Prior to his recent change in becoming an entrepreneurial business owner and commodity broker, Mr. Sidwell was Vice President of Global Strategy, Mergers & Acquisitions for the OSI Group, based out of its headquarters near Chicago. He first joined the company as VP of Corporate Strategy and Business Development for the Asia Pacific, Middle East and Africa (APMEA), based in Hong Kong. At OSI, Mr. Sidwell was responsible for spearheading global strategy and M&A.

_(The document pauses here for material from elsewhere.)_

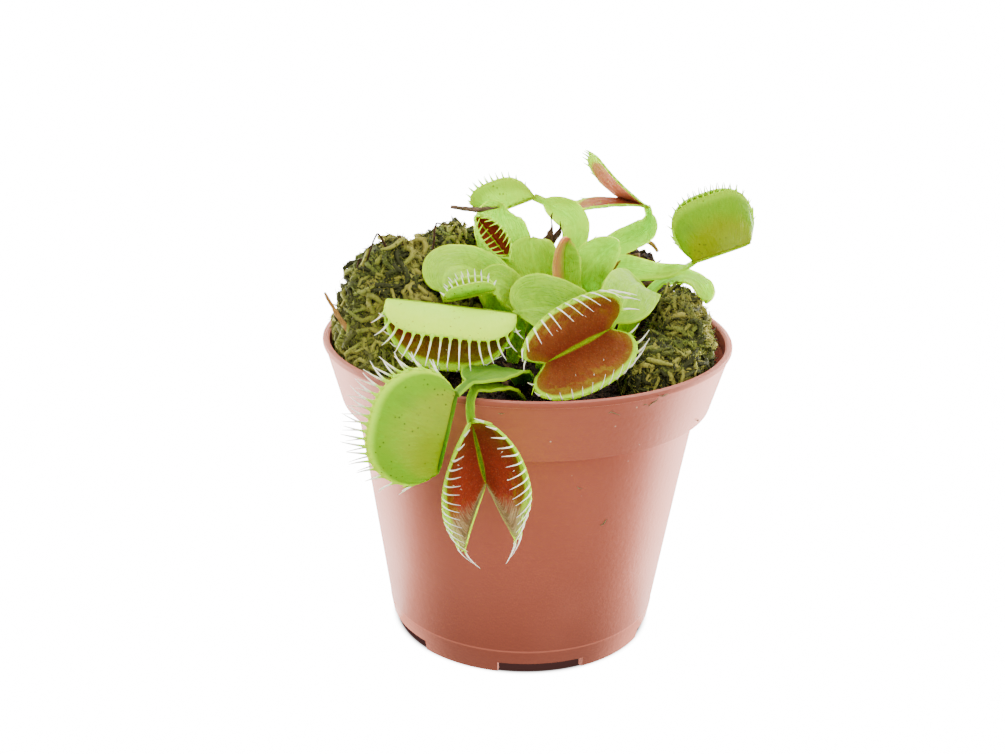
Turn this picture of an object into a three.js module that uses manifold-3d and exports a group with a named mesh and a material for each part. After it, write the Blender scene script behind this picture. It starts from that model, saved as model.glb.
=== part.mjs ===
// Potted Venus flytrap: a plastic nursery pot, its peat, moss cushions and a rosette of leaves.
// Millimetres, +Z up. Every size below is measured from the pot's own axis, with z = 0 where the
// pot stands; the last lines move the whole plant so that its box stands centred on the origin.
import * as THREE from 'three';
import Module from 'manifold-3d';

const wasm = await Module();
wasm.setup();

// ---------------------------------------------------------------- driving dimensions

const GAP = 0.3;                  // clearance kept between pieces that rest on each other

const POT_HEIGHT = 68.8;
const RIM_RADIUS = 45;            // outside of the rolled lip
const BASE_RADIUS = 29.7;
const WALL = 1.2;
const COLLAR_HEIGHT = 14;         // the upright band under the lip
const COLLAR_FOOT_RADIUS = 41.1;
const BODY_TOP_RADIUS = 38;       // tapered body where it meets the collar
const LIP_HEIGHT = 2.4;
const FLOOR_HEIGHT = 3;           // underside of the floor above the table
const POT_SIDES = 48;

const NOTCH_COUNT = 5;            // drainage notches through the foot ring
const NOTCH_HALF_ANGLE = 18.4;
const NOTCH_MIDDLE = 8.5;         // degrees from the front of the first notch
const NOTCH_HEIGHT = 2.6;
const DRAIN_RADIUS = 4;
const DRAIN_CIRCLE = 15;

const PEAT_TOP = 62.5;

const BLADE_THICKNESS = 0.7;
const RIB_THICKNESS = 1.3;        // leaf stalk along its middle
const STALK_HALF_WIDTH = 0.8;
const LOBE_THICKNESS = 0.7;
const TOOTH_SHARE = 0.62;         // of the margin taken up by the roots of its teeth
const BLADE_STEPS = 10;
const LOBE_STEPS = 8;
const LONG_TOOTH = 3;             // shorter ones are plain spikes

// ---------------------------------------------------------------- materials

const material = (color, roughness) =>
  new THREE.MeshStandardMaterial({ color, roughness, metalness: 0 });
const terracottaPlastic = material(0xa55a41, 0.42);
const peatSoil = material(0x2a2019, 0.95);
const cushionMoss = material(0x5d6430, 0.9);
const leafGreen = material(0x8fc63a, 0.45);
const driedLeaf = material(0x6b4a2c, 0.8);
const bark = material(0x4a3424, 0.9);

// ---------------------------------------------------------------- small helpers

const rad = THREE.MathUtils.degToRad;
const vec = (x, y, z) => new THREE.Vector3(x, y, z);
const mix = THREE.MathUtils.lerp;

/** A closed solid from a list of points and a list of triangles. */
function solid(points, triangles) {
  const vertProperties = new Float32Array(points.flatMap((p) => [p.x, p.y, p.z]));
  const triVerts = new Uint32Array(triangles.flat());
  return new wasm.Manifold(new wasm.Mesh({ numProp: 3, vertProperties, triVerts }));
}

/** The solid as a named mesh. */
function piece(name, body, look) {
  const { vertProperties, triVerts, numProp } = body.getMesh();
  const corners = new Float32Array((vertProperties.length / numProp) * 3);
  for (let i = 0; i < corners.length / 3; i++) {
    corners.set(vertProperties.slice(i * numProp, i * numProp + 3), i * 3);
  }
  const geometry = new THREE.BufferGeometry();
  geometry.setAttribute('position', new THREE.BufferAttribute(corners, 3));
  geometry.setIndex(new THREE.BufferAttribute(new Uint32Array(triVerts), 1));
  const mesh = new THREE.Mesh(geometry, look);
  mesh.name = name;
  return mesh;
}

/** Turns a profile of [radius, height] points, whose ends lie on the axis, into a solid. */
function turned(profile, sides) {
  const points = [];
  const rings = profile.map(([radius, z]) => {
    const first = points.length;
    const count = radius > 0 ? sides : 1;
    for (let k = 0; k < count; k++) {
      const angle = (2 * Math.PI * k) / sides;
      points.push(vec(radius * Math.cos(angle), radius * Math.sin(angle), z));
    }
    return { first, count };
  });
  const triangles = [];
  for (let i = 0; i + 1 < rings.length; i++) {
    const [low, high] = [rings[i], rings[i + 1]];
    for (let k = 0; k < sides; k++) {
      const next = (k + 1) % sides;
      const a = low.first + (k % low.count);
      const b = low.first + (next % low.count);
      const c = high.first + (next % high.count);
      const d = high.first + (k % high.count);
      if (low.count > 1) triangles.push([a, b, c]);
      if (high.count > 1) triangles.push([a, c, d]);
    }
  }
  return solid(points, triangles);
}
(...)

Before joining OSI, Mr. Sidwell was Head of Food & Agribusiness Research and Advisory for Rabobank in North East Asia. He was responsible for cross-border F&A strategies for companies and investors across various sectors in the supply chain. While at Rabobank, Mr. Sidwell appeared regularly on Bloomberg, CNBC and Reuters TV to discuss the impacts of global and regional food & agriculture developments on Asian and global markets.
Prior to Rabobank, Mr. Sidwell worked on project teams at the U.S. Embassy offices of the U.S.D.A. in South Korea and Thailand. He holds a Bachelor of Science degree cum laude in Agricultural Economics with a focus on International Marketing from Oklahoma State University and a Master of Economics degree from the University of Hong Kong where he studied as a Rotary International Ambassadorial Scholar to China. Mr. Sidwell was raised on a family farming operation in Goltry, OK, where he lives with his wife Emily and their dog, Daisy. He is active in his community as a Rotarian, Ambucs member, Advisory Board and Investment Committee Member of the Cherokee Strip Community Foundation, Class 31 of Leadership Oklahoma and the Board of Governors of the Oklahoma State University Foundation.